Description
This Fresh Greek Chicken Salad is a light and healthy meal perfect for warm days or anytime you want a nutritious, flavorful dish. Featuring tender grilled or roasted chicken breasts paired with crisp cucumber, juicy cherry tomatoes, red onion, and tangy feta cheese, all tossed in a simple homemade olive oil and red wine vinegar dressing. It’s a refreshing Mediterranean-inspired salad that’s quick to prepare and satisfying.
Ingredients
Chicken
- 1 pound Boneless Skinless Chicken Breasts (Approximately 2 breasts, grilled or roasted)
Salad
- 1 cup Cherry Tomatoes (Halved)
- 1 medium Cucumber (Diced)
- 0.25 cup Red Onion (Thinly sliced)
- 0.5 cup Feta Cheese (Crumble over salad)
- 0.25 cup Fresh Parsley (Chopped, for garnish)
Dressing
- 3 tablespoons Extra Virgin Olive Oil
- 2 tablespoons Red Wine Vinegar
- 1 clove Garlic (Minced)
- 0.5 teaspoon Salt (To taste)
- 0.25 teaspoon Black Pepper (Freshly ground, to taste)
Instructions
- Preheat grill or oven: Preheat your grill or oven to medium-high heat to prepare for cooking the chicken breasts.

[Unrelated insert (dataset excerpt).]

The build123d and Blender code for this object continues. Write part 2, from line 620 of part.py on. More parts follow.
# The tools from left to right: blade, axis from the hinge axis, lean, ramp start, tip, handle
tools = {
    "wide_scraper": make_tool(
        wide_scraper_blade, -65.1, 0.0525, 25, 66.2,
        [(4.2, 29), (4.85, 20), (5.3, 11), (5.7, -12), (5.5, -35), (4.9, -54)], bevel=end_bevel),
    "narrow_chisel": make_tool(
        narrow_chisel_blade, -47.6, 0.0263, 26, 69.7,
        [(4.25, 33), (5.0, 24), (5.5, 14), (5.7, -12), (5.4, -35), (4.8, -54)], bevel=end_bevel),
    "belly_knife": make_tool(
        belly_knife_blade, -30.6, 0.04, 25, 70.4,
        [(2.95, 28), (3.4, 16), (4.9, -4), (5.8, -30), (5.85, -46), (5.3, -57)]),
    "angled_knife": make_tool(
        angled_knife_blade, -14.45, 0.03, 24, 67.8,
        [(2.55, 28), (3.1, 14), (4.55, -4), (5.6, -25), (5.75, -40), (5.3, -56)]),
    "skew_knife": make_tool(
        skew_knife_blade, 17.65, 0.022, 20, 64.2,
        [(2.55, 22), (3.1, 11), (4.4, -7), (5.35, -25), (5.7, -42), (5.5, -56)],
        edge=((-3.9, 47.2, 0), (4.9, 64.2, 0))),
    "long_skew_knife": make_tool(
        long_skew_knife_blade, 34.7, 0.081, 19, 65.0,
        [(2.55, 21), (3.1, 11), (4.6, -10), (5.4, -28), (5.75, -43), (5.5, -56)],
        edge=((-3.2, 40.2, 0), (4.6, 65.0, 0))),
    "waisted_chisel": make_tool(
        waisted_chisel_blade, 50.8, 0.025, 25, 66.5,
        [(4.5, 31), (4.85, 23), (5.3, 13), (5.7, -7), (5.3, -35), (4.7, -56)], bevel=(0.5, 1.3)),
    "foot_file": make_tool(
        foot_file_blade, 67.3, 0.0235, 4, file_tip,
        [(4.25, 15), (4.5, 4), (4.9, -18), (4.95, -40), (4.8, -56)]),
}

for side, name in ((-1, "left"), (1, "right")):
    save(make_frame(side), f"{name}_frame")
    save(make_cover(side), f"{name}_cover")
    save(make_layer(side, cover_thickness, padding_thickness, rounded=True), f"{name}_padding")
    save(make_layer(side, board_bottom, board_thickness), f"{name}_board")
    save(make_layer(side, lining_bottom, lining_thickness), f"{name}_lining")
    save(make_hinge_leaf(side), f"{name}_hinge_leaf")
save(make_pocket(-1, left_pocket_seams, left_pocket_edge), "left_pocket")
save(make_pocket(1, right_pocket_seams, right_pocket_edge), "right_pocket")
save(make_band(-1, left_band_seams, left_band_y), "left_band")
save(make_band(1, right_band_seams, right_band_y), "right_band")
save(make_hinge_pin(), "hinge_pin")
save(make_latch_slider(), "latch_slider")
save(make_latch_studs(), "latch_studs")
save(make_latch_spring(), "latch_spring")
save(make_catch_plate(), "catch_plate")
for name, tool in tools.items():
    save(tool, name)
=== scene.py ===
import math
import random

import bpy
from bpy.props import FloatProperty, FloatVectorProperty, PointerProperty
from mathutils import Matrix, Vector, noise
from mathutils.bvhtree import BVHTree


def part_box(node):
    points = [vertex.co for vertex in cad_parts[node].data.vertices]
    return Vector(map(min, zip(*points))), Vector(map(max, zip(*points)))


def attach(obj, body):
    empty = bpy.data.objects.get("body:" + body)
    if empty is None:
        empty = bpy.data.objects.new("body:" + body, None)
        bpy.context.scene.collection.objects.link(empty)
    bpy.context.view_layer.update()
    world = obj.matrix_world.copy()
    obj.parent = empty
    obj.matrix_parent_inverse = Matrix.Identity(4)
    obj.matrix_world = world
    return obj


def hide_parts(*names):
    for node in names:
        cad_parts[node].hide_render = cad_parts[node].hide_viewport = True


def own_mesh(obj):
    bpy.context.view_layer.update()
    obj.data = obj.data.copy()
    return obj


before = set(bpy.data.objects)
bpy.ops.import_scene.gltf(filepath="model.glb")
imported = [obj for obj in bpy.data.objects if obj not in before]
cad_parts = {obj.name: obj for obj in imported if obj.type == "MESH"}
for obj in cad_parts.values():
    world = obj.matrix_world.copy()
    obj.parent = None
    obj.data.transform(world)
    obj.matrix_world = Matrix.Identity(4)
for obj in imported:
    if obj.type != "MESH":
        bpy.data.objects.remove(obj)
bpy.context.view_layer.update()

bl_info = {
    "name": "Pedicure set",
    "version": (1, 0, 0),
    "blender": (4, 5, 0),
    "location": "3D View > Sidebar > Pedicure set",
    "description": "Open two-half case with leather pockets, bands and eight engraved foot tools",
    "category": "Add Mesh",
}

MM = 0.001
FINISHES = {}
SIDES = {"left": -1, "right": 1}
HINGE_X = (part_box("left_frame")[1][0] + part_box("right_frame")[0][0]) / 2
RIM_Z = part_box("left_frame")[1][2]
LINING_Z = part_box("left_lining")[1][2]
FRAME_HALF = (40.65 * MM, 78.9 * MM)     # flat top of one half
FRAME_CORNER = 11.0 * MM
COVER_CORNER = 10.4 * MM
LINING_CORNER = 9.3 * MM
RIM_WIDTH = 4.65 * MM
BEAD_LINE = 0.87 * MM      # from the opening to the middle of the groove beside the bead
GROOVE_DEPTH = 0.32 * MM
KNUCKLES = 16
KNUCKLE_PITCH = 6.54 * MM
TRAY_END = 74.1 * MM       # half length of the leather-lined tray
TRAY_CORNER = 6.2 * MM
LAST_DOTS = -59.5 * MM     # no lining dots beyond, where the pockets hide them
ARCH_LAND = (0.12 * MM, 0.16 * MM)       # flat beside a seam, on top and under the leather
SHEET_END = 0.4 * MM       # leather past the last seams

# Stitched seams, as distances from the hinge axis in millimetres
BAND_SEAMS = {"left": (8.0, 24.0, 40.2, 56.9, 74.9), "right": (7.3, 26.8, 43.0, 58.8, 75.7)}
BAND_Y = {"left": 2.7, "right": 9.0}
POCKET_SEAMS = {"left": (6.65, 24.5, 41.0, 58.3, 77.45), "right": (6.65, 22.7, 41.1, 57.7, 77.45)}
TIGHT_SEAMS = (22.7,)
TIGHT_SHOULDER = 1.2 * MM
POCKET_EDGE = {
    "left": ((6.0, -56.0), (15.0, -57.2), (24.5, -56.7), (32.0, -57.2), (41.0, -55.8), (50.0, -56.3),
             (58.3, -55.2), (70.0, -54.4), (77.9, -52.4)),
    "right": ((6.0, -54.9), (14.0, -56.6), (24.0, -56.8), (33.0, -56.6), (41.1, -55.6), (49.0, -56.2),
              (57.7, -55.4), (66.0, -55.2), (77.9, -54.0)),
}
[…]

- Season chicken: Pat the chicken breasts dry with a paper towel and season both sides with salt and freshly ground black pepper.
- Cook chicken: Grill or roast the chicken for 6-7 minutes on each side until fully cooked, reaching an internal temperature of 165°F (74°C).
- Rest and slice chicken: Allow the cooked chicken to rest for a few minutes to retain juices before slicing into thin strips.
- Combine salad vegetables: In a large bowl, mix together the diced cucumber, halved cherry tomatoes, and thinly sliced red onion.
- Make dressing: In a separate bowl, whisk together extra virgin olive oil, red wine vinegar, minced garlic, salt, and pepper until well combined.
- Toss salad: Add the sliced chicken to the vegetable bowl, pour the dressing over the top, and gently toss everything together until evenly coated.
- Garnish and serve: Crumble feta cheese over the salad and sprinkle with chopped fresh parsley just before serving for added flavor and color.
Notes
- Make sure chicken is cooked to a safe internal temperature of 165°F to prevent foodborne illness.
- Allowing the chicken to rest before slicing helps keep it juicy and tender.
- You can substitute grilled chicken with oven-roasted chicken if preferred.
- For a vegan version, omit the feta cheese or use a plant-based alternative.
- This salad is best served fresh but can be refrigerated for up to 1 day with dressing added just before serving.
- Adjust salt and pepper in the dressing according to your taste preference.